I have written that the preferable method for koshering a frying pan is light libun, and although apparently light libun is ineffective according to those who require heavy libun, there are in fact those who maintain that light libun is as effective as heavy libun (this may be the opinion of R. Avigdor, quoted in the Hagahot Maimoniyot). Additionally, some authorities explain that the principle of ke-bole’o kakh polto also applies to the temperature of the libun, as will be explained in the next section. Consequently, light libun is sufficient, since it takes place at least at the same temperature as the initial absorption.
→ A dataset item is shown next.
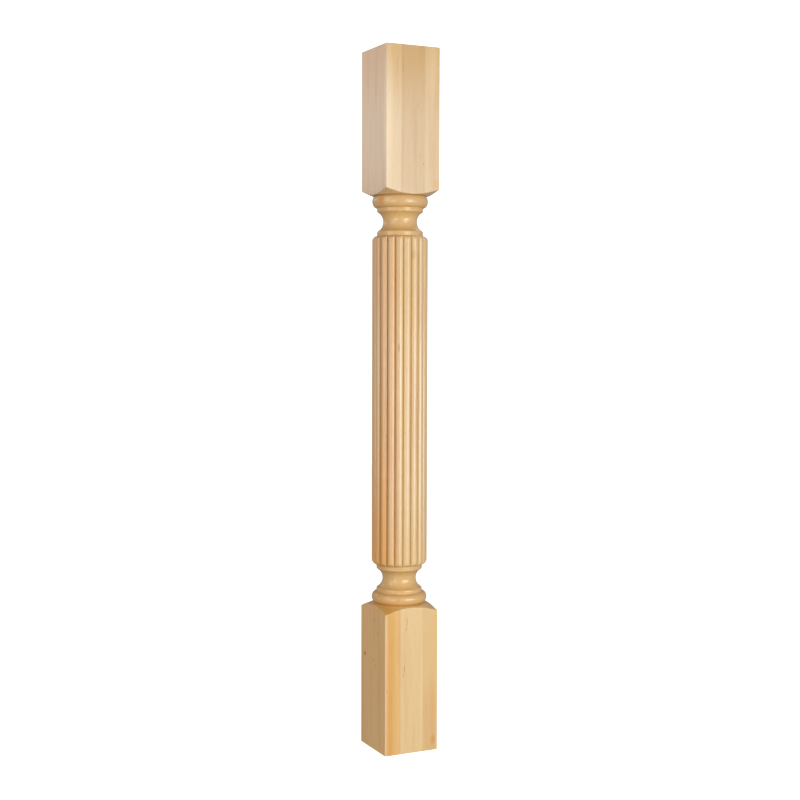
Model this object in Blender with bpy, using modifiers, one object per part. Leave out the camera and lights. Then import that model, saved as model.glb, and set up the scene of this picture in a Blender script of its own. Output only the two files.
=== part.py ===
"""Reeded wood post: a square leg of laminated hard maple, turned and reeded between its two blocks.

The post is made the way a shop makes it. A square blank keeps its full section at the foot and at
the top. The lathe cuts all between them, and leaves at each end of the reeded shaft a bead, a
fillet, a cove and a second fillet. A last cut runs the reeds along the shaft. All lengths are in
metres. The origin is the centre of the foot, and +Z is up.
"""

import math

import bmesh
import bpy

# Blank
POST_WIDTH = 0.0889
POST_HEIGHT = 1.0668

# Square blocks, each measured along an arris from the end of the post to its shoulder
FOOT_BLOCK_LENGTH = 0.2156
TOP_BLOCK_LENGTH = 0.2108

# Turned members between a block and the shaft, alike at both ends, measured along the axis
SHOULDER_LENGTH = 0.00855
SEAT_LENGTH = 0.00065
BEAD_LENGTH = 0.0181
BEAD_FILLET_LENGTH = 0.0057
COVE_LENGTH = 0.0294
SHAFT_FILLET_LENGTH = 0.0068
SHAFT_END_ROUNDING = 0.0085

# The same members measured across the axis, each depth taken from the member before it. The
# shoulder's cone ends on a nearly flat seat, which stands a little outside the bead. A quirk, which
# is a small sharp groove, parts the bead from the seat.
TURNING_ALLOWANCE = 0.0020
SEAT_MARGIN = 0.0012
BEAD_PROJECTION = 0.0074
QUIRK_DEPTH = 0.0042
COVE_DEPTH = 0.0093

# Reeds
REED_COUNT = 20
GROOVE_DEPTH = 0.0044

# Fineness of the facets
TURNING_STEPS = 80
BEAD_STEPS = 8
COVE_STEPS = 8
ROUNDING_STEPS = 5
REED_STEPS = 8

# How far a cutting shape runs past what it cuts
CUT_MARGIN = 0.0040
# How far the turned shaft stands outside the crests before the reeds are cut into it
REEDING_ALLOWANCE = 0.0004

MERGE_DISTANCE = 0.00001
SHARP_ANGLE = math.radians(28.0)
MAPLE_COLOUR = (0.73, 0.50, 0.27, 1.0)
SATIN_ROUGHNESS = 0.38

CORNER_RADIUS = POST_WIDTH / math.sqrt(2.0)
CREST_RADIUS = POST_WIDTH / 2.0 - TURNING_ALLOWANCE
GROOVE_RADIUS = CREST_RADIUS - GROOVE_DEPTH
FILLET_RADIUS = CREST_RADIUS - BEAD_PROJECTION
SEAT_RADIUS = CREST_RADIUS + SEAT_MARGIN
OUTSIDE_RADIUS = CORNER_RADIUS + CUT_MARGIN

MEMBERS_LENGTH = BEAD_LENGTH + BEAD_FILLET_LENGTH + COVE_LENGTH + SHAFT_FILLET_LENGTH
SHAFT_START = FOOT_BLOCK_LENGTH + SHOULDER_LENGTH + SEAT_LENGTH + MEMBERS_LENGTH
SHAFT_END = POST_HEIGHT - TOP_BLOCK_LENGTH - SHOULDER_LENGTH - SEAT_LENGTH - MEMBERS_LENGTH


def clear_scene():
    """Removes what the scene holds at the start."""
    for obj in list(bpy.data.objects):
        bpy.data.objects.remove(obj, do_unlink=True)


def new_collection(name):
    """Returns a new collection under the scene."""
    collection = bpy.data.collections.new(name)
    bpy.context.scene.collection.children.link(collection)
    return collection


def maple():
    """Returns the wood's material."""
    material = bpy.data.materials.new("clear_finished_maple")
    material.use_nodes = True
    shader = material.node_tree.nodes["Principled BSDF"]
    shader.inputs["Base Color"].default_value = MAPLE_COLOUR
    shader.inputs["Roughness"].default_value = SATIN_ROUGHNESS
    shader.inputs["Metallic"].default_value = 0.0
    return material


def arc(start, end, rise, steps):
    """Returns the points of a round arc between two points, without the start itself.

    The arc's middle stands off its chord by rise: to the right of the way from start to end if
    rise is positive, and to the left if it is negative.
    """
    along = (end[0] - start[0], end[1] - start[1])
    chord = math.hypot(*along)
    right = (along[1] / chord, -along[0] / chord)
    radius = (chord * chord / 4.0 + rise * rise) / (2.0 * abs(rise))
    half_angle = 2.0 * math.atan2(2.0 * abs(rise), chord)
    points = []
    for step in range(1, steps + 1):
        turn = half_angle * (2.0 * step / steps - 1.0)
        share = 0.5 + radius * math.sin(turn) / chord
        off = math.copysign(radius * (math.cos(turn) - math.cos(half_angle)), rise)
        x = start[0] + along[0] * share + right[0] * off
        y = start[1] + along[1] * share + right[1] * off
        points.append((x, y))
    return points


def bead(start, length, steps):
    """Returns the points of a bead from its fillet to the quirk at the block, without the start.

    The outline is half an ellipse, cut short where it meets the block's seat. The length is
    negative where the bead runs down the axis.
    """
    last_turn = math.pi - math.asin(1.0 - QUIRK_DEPTH / BEAD_PROJECTION)
    whole_length = 2.0 * length / (1.0 - math.cos(last_turn))
    turns = [last_turn * step / steps for step in range(1, steps + 1)]
    return [
        (
            start[0] + BEAD_PROJECTION * math.sin(turn),
            start[1] + whole_length * (1.0 - math.cos(turn)) / 2.0,
        )
        for turn in turns
    ]


def member_profile(shaft_end, away):
    """Returns (radius, height) points from the shaft's rounded end to outside the block's arris.

    The heights run from shaft_end in the direction away: 1 is up, and -1 is down.
    """
    rounding_depth = CREST_RADIUS + REEDING_ALLOWANCE - FILLET_RADIUS
    points = []
    for step in range(ROUNDING_STEPS + 1):
        turn = 0.5 * math.pi * step / ROUNDING_STEPS
        radius = FILLET_RADIUS + rounding_depth * math.cos(turn)
        points.append((radius, shaft_end - away * SHAFT_END_ROUNDING * (1.0 - math.sin(turn))))
    cove_start = (FILLET_RADIUS, shaft_end + away * SHAFT_FILLET_LENGTH)
    cove_end = (FILLET_RADIUS, cove_start[1] + away * COVE_LENGTH)
    bead_start = (FILLET_RADIUS, cove_end[1] + away * BEAD_FILLET_LENGTH)
    bead_end = bead_start[1] + away * BEAD_LENGTH
    points.append(cove_start)
    points += arc(cove_start, cove_end, -away * COVE_DEPTH, COVE_STEPS)
    points.append(bead_start)
    points += bead(bead_start, away * BEAD_LENGTH, BEAD_STEPS)
    seat_end = bead_end + away * SEAT_LENGTH
    points.append((SEAT_RADIUS, seat_end))
    slope = SHOULDER_LENGTH / (CORNER_RADIUS - SEAT_RADIUS)
    points.append((OUTSIDE_RADIUS, seat_end + away * slope * (OUTSIDE_RADIUS - SEAT_RADIUS)))
    return points


def turning_profile():
    """Returns the lathe's whole cut as (radius, height) points, from the top down to the foot."""
    above = POST_HEIGHT + CUT_MARGIN
    below = -CUT_MARGIN
    upper = member_profile(SHAFT_END, 1.0)
    lower = member_profile(SHAFT_START, -1.0)
    top_end = [(0.0, above), (OUTSIDE_RADIUS, above)]
    foot_end = [(OUTSIDE_RADIUS, below), (0.0, below)]
    return top_end + upper[::-1] + lower + foot_end


def turning(collection):
    """Returns the turned solid that the blank is cut down to."""
    points = turning_profile()
    edges = [(i, i + 1) for i in range(len(points) - 1)]
    mesh = bpy.data.meshes.new("turning")
    mesh.from_pydata([(radius, 0.0, height) for radius, height in points], edges, [])
    obj = bpy.data.objects.new("turning", mesh)
    collection.objects.link(obj)
    screw = obj.modifiers.new("lathe", "SCREW")
    screw.axis = "Z"
    screw.angle = 2.0 * math.pi
    screw.steps = TURNING_STEPS
    screw.render_steps = TURNING_STEPS
    screw.use_merge_vertices = True
    screw.merge_threshold = MERGE_DISTANCE
    return obj


def turned_point(x, y, turn):
    """Returns the (x, y) point turned about the axis."""
    return (
        x * math.cos(turn) - y * math.sin(turn),
        x * math.sin(turn) + y * math.cos(turn),
    )


def reed_outline():
    """Returns the (x, y) points of the reeded section, with a groove at the middle of each face."""
    pitch = 2.0 * math.pi / REED_COUNT
    groove_x, groove_y = turned_point(GROOVE_RADIUS, 0.0, pitch / 2.0)
    reed = arc((groove_x, -groove_y), (groove_x, groove_y), CREST_RADIUS - groove_x, REED_STEPS)
    points = []
    for number in range(REED_COUNT):
        points += [turned_point(x, y, (number + 0.5) * pitch) for x, y in reed]
    return points


def circle_outline(radius, steps):
    """Returns the (x, y) points of a circle."""
    return [turned_point(radius, 0.0, 2.0 * math.pi * step / steps) for step in range(steps)]


def reeding(collection):
    """Returns the ring that is cut away around the reeds, from one shaft fillet to the other."""
    low = SHAFT_START - SHAFT_FILLET_LENGTH / 2.0
    high = SHAFT_END + SHAFT_FILLET_LENGTH / 2.0
    curve = bpy.data.curves.new("reeding", "CURVE")
    curve.dimensions = "2D"
    curve.fill_mode = "BOTH"
    curve.extrude = (high - low) / 2.0
    for outline in (circle_outline(OUTSIDE_RADIUS, TURNING_STEPS), reed_outline()):
        spline = curve.splines.new("POLY")
        spline.points.add(len(outline) - 1)
        for point, (x, y) in zip(spline.points, outline):
            point.co = (x, y, 0.0, 1.0)
        spline.use_cyclic_u = True
    guide = bpy.data.objects.new("reeding_guide", curve)
    guide.location = (0.0, 0.0, (high + low) / 2.0)
    collection.objects.link(guide)
    return meshed(guide, "reeding", collection)


def meshed(guide, name, collection):
    """Returns the curve as a closed mesh object, and removes the curve."""
    bpy.context.view_layer.update()
    graph = bpy.context.evaluated_depsgraph_get()
    mesh = bpy.data.meshes.new_from_object(guide.evaluated_get(graph))
    welded = bmesh.new()
    welded.from_mesh(mesh)
    bmesh.ops.remove_doubles(welded, verts=welded.verts, dist=MERGE_DISTANCE)
    bmesh.ops.recalc_face_normals(welded, faces=welded.faces)
    welded.to_mesh(mesh)
    welded.free()
    obj = bpy.data.objects.new(name, mesh)
    obj.matrix_world = guide.matrix_world
    collection.objects.link(obj)
    bpy.data.objects.remove(guide, do_unlink=True)
    return obj


def blank(name, collection):
    """Returns the square blank, standing on the origin."""
    bpy.ops.mesh.primitive_cube_add(size=1.0, location=(0.0, 0.0, POST_HEIGHT / 2.0))
    obj = bpy.context.active_object
    obj.name = name
    obj.data.name = name
    obj.scale = (POST_WIDTH, POST_WIDTH, POST_HEIGHT)
    bpy.ops.object.transform_apply(location=True, rotation=False, scale=True)
    for other in list(obj.users_collection):
        other.objects.unlink(obj)
    collection.objects.link(obj)
    return obj


def cut(obj, operation, cutter):
    """Cuts the object with a Boolean, and leaves the cutter as a helper."""
    boolean = obj.modifiers.new(cutter.name, "BOOLEAN")
    boolean.operation = operation
    boolean.solver = "EXACT"
    boolean.object = cutter
    bpy.context.view_layer.objects.active = obj
    bpy.ops.object.modifier_apply(modifier=boolean.name)
    cutter.hide_render = True
    cutter.display_type = "WIRE"


def shade(obj):
    """Shades the round surfaces smooth, and keeps the arrises and grooves sharp."""
    obj.data.shade_smooth()
    obj.data.set_sharp_from_angle(angle=SHARP_ANGLE)


def main():
    """Builds the post."""
    clear_scene()
    parts = new_collection("reeded_wood_post")
    cutters = new_collection("cutters")
    post = blank("reeded_post", parts)
    post.data.materials.append(maple())
    cut(post, "INTERSECT", turning(cutters))
    cut(post, "DIFFERENCE", reeding(cutters))
    shade(post)
    cutters.hide_render = True


main()
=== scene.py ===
"""Looks of a reeded wood post: a turned island leg of laminated hard maple, clear lacquered.

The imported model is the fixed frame. One detailed piece stands for the whole post: square blocks
with eased arrises, coned shoulders, beads, fillets, coves and a shaft of twenty reeds. Lengths are
in metres, heights run up +Z from the foot, and the post's axis is the Z axis.
"""

import logging
import math
from collections.abc import Sequence
from dataclasses import dataclass, field
from enum import Enum

import bmesh
import bpy
import numpy as np
from mathutils import Matrix, Vector


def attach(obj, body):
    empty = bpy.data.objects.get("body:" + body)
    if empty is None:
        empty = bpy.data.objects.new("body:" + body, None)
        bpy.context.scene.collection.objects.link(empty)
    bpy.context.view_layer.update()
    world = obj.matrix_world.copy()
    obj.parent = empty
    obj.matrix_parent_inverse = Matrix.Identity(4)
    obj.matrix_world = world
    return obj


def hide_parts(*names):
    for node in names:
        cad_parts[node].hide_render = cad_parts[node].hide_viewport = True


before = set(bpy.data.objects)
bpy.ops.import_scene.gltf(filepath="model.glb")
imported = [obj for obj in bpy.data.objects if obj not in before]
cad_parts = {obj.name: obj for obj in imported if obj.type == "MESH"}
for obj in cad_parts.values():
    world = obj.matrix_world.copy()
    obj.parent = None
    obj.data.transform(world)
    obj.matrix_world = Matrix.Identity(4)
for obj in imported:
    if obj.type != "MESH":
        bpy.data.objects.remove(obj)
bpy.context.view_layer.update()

MM = 0.001

FLECK = "#7C4A24"
HEART = "#E0A356"
ROSY = "#E3A583"

log = logging.getLogger("reeded_post")

Socket = bpy.types.NodeSocket


class Board(Enum):
    """The three boards that the blank was glued up from, numbered along X."""

    OUTER_LEFT = 0
    CORE = 1
    OUTER_RIGHT = 2


def linear(colour: str) -> tuple[float, float, float, float]:
    """Turns an sRGB hex colour into linear light.

    Args:
        colour: Six hex digits with a leading #.

    Returns:
        Red, green and blue in linear light, and an alpha of 1.
    """
    channels = [int(colour[i : i + 2], 16) / 255.0 for i in (1, 3, 5)]
    light = [c / 12.92 if c <= 0.04045 else ((c + 0.055) / 1.055) ** 2.4 for c in channels]
    return (light[0], light[1], light[2], 1.0)


def deselect_all() -> None:
    """Leaves nothing selected, because loading the frame leaves its nodes selected."""
    if bpy.context.mode != "OBJECT":
        bpy.ops.object.mode_set(mode="OBJECT")
    bpy.ops.object.select_all(action="DESELECT")


class Blend(Enum):
    """How a tone is laid on the wood: over it as a glaze, or into it as a stain."""

    GLAZE = "MIX"
    STAIN = "MULTIPLY"


@dataclass(frozen=True)
class Mark:
    """A single mark in the wood that stands out on one face, drawn out along the grain.

    Attributes:
        place: Its middle, in millimetres.
        length: Its length along the grain, in millimetres.
        width: Its width across the grain, in millimetres.
        strength: How far it changes the wood's colour, from 0 to 1.
        colour: Its colour as sRGB hex.
        lean: How far it leans from the post's axis, in degrees about X and about Y.
    """

    place: tuple[float, float, float]
    length: float
    width: float
    strength: float
    colour: str
    lean: tuple[float, float] = (0.0, 0.0)


@dataclass(frozen=True)
class Fade:
    """A smooth change of one value while another goes from a start to a stop.

    Attributes:
        start: Where the change starts.
        stop: Where it ends.
        before: The value up to the start.
        after: The value past the stop.
    """

    start: float
    stop: float
    before: float = 0.0
    after: float = 1.0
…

On the other hand, it is better to use light libun since sometimes there are small grooves or cracks in the pan which are difficult to clean, in which case even those who maintain that hagala is enough to kosher a frying pan would require libun to eradicate the residue in the cracks. However, one may rely, be-di’avad, on the majority of poskim who maintain that one may kosher a frying pan via hagala, especially since once twenty-four hours have elapsed since its last use, any uncertainty pertains to a rabbinic prohibition.